• What is needed: Extract each line of the data below exactly as written.

=== Stored data ===

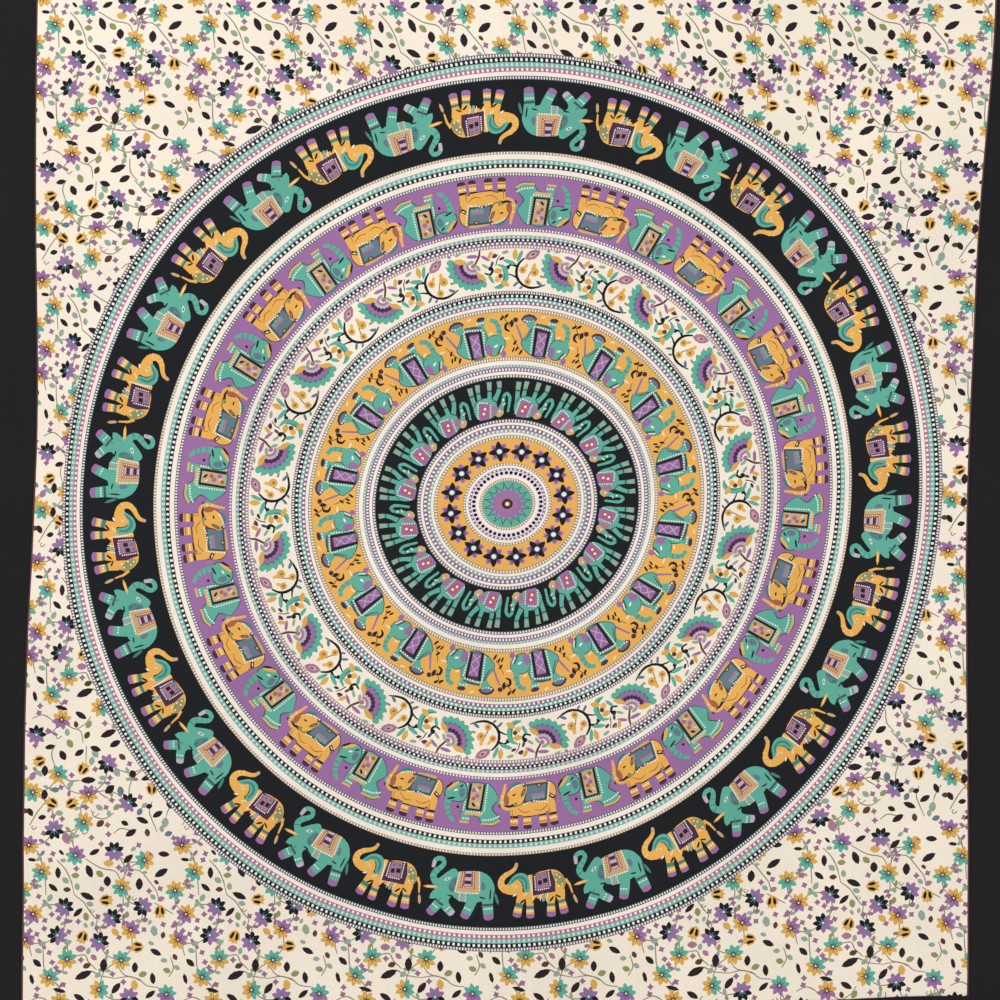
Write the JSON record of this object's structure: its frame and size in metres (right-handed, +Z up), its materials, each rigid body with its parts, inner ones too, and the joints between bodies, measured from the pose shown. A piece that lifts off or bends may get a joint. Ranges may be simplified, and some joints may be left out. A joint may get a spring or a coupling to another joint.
{
  "type": "tapestry wall hanging",
  "caption": "Large hemmed cotton cloth with a printed round elephant and flower medallion, sewn dark borders and a rod sleeve on its back, hung from a wooden rod with turned end caps.",
  "frame": {"origin": "middle of the hanging rod's axis", "axes": "+X along the rod, to the right of someone facing the printed side; +Y from the printed side to the wall; +Z up"},
  "size_m": [2.3426, 0.036, 2.286],
  "materials": {
    "printed_cotton": "thin plain-weave cotton with dyed print, matt",
    "border_cotton": "thin plain-weave cotton, black, matt",
    "thread": "spun sewing thread, black",
    "rod_wood": "sanded dowel, satin oil",
    "cap_wood": "turned hardwood, satin lacquer"
  },
  "bodies": {
    "rod": {"dowel_rod": "rod_wood"},
    "cloth": {"printed_panel": "printed_cotton", "border_left": "border_cotton", "border_right": "border_cotton", "border_top": "border_cotton", "border_bottom": "border_cotton", "seam_thread_left": "thread", "seam_thread_right": "thread", "seam_thread_top": "thread", "seam_thread_bottom": "thread", "hem_thread_left": "thread", "hem_thread_right": "thread", "hem_thread_top": "thread", "hem_thread_bottom": "thread", "rod_sleeve_upper": "border_cotton", "rod_sleeve_lower": "border_cotton", "sleeve_thread_upper": "thread", "sleeve_thread_lower": "thread"},
    "left_cap": {"end_cap_left": "cap_wood"},
    "right_cap": {"end_cap_right": "cap_wood"}
  },
  "joints": [
    {"name": "cloth_swing", "type": "hinge", "parent": "rod", "child": "cloth", "pos_m": [0, 0, 0], "axis": [-1, 0, 0], "range_deg": [0, 90]},
    {"name": "left_cap_pull", "type": "slide", "parent": "rod", "child": "left_cap", "axis": [-1, 0, 0], "range_m": [0, 0.03]},
    {"name": "right_cap_pull", "type": "slide", "parent": "rod", "child": "right_cap", "axis": [1, 0, 0], "range_m": [0, 0.03]}
  ]
}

===

• Written solution:
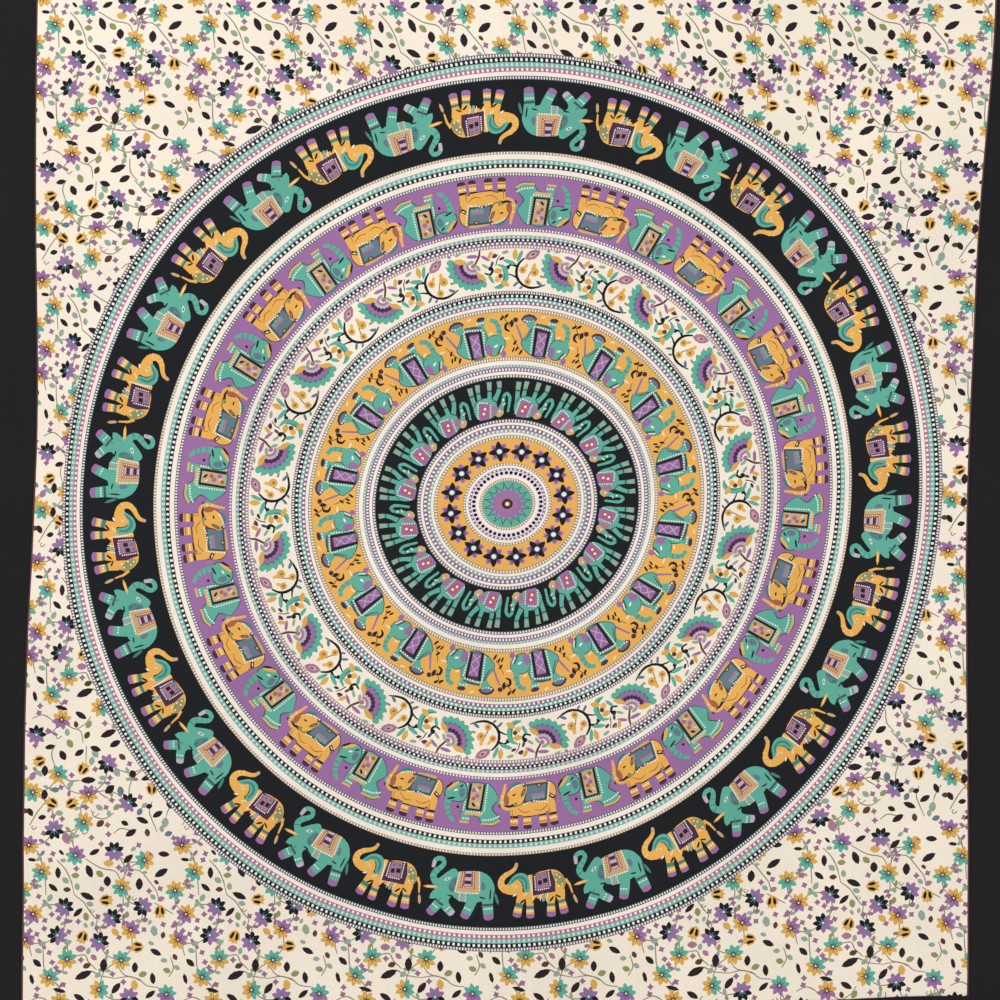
Write the JSON record of this object's structure: its frame and size in metres (right-handed, +Z up), its materials, each rigid body with its parts, inner ones too, and the joints between bodies, measured from the pose shown. A piece that lifts off or bends may get a joint. Ranges may be simplified, and some joints may be left out. A joint may get a spring or a coupling to another joint.
{
  "type": "tapestry wall hanging",
  "caption": "Large hemmed cotton cloth with a printed round elephant and flower medallion, sewn dark borders and a rod sleeve on its back, hung from a wooden rod with turned end caps.",
  "frame": {"origin": "middle of the hanging rod's axis", "axes": "+X along the rod, to the right of someone facing the printed side; +Y from the printed side to the wall; +Z up"},
  "size_m": [2.3426, 0.036, 2.286],
  "materials": {
    "printed_cotton": "thin plain-weave cotton with dyed print, matt",
    "border_cotton": "thin plain-weave cotton, black, matt",
    "thread": "spun sewing thread, black",
    "rod_wood": "sanded dowel, satin oil",
    "cap_wood": "turned hardwood, satin lacquer"
  },
  "bodies": {
    "rod": {"dowel_rod": "rod_wood"},
    "cloth": {"printed_panel": "printed_cotton", "border_left": "border_cotton", "border_right": "border_cotton", "border_top": "border_cotton", "border_bottom": "border_cotton", "seam_thread_left": "thread", "seam_thread_right": "thread", "seam_thread_top": "thread", "seam_thread_bottom": "thread", "hem_thread_left": "thread", "hem_thread_right": "thread", "hem_thread_top": "thread", "hem_thread_bottom": "thread", "rod_sleeve_upper": "border_cotton", "rod_sleeve_lower": "border_cotton", "sleeve_thread_upper": "thread", "sleeve_thread_lower": "thread"},
    "left_cap": {"end_cap_left": "cap_wood"},
    "right_cap": {"end_cap_right": "cap_wood"}
  },
  "joints": [
    {"name": "cloth_swing", "type": "hinge", "parent": "rod", "child": "cloth", "pos_m": [0, 0, 0], "axis": [-1, 0, 0], "range_deg": [0, 90]},
    {"name": "left_cap_pull", "type": "slide", "parent": "rod", "child": "left_cap", "axis": [-1, 0, 0], "range_m": [0, 0.03]},
    {"name": "right_cap_pull", "type": "slide", "parent": "rod", "child": "right_cap", "axis": [1, 0, 0], "range_m": [0, 0.03]}
  ]
}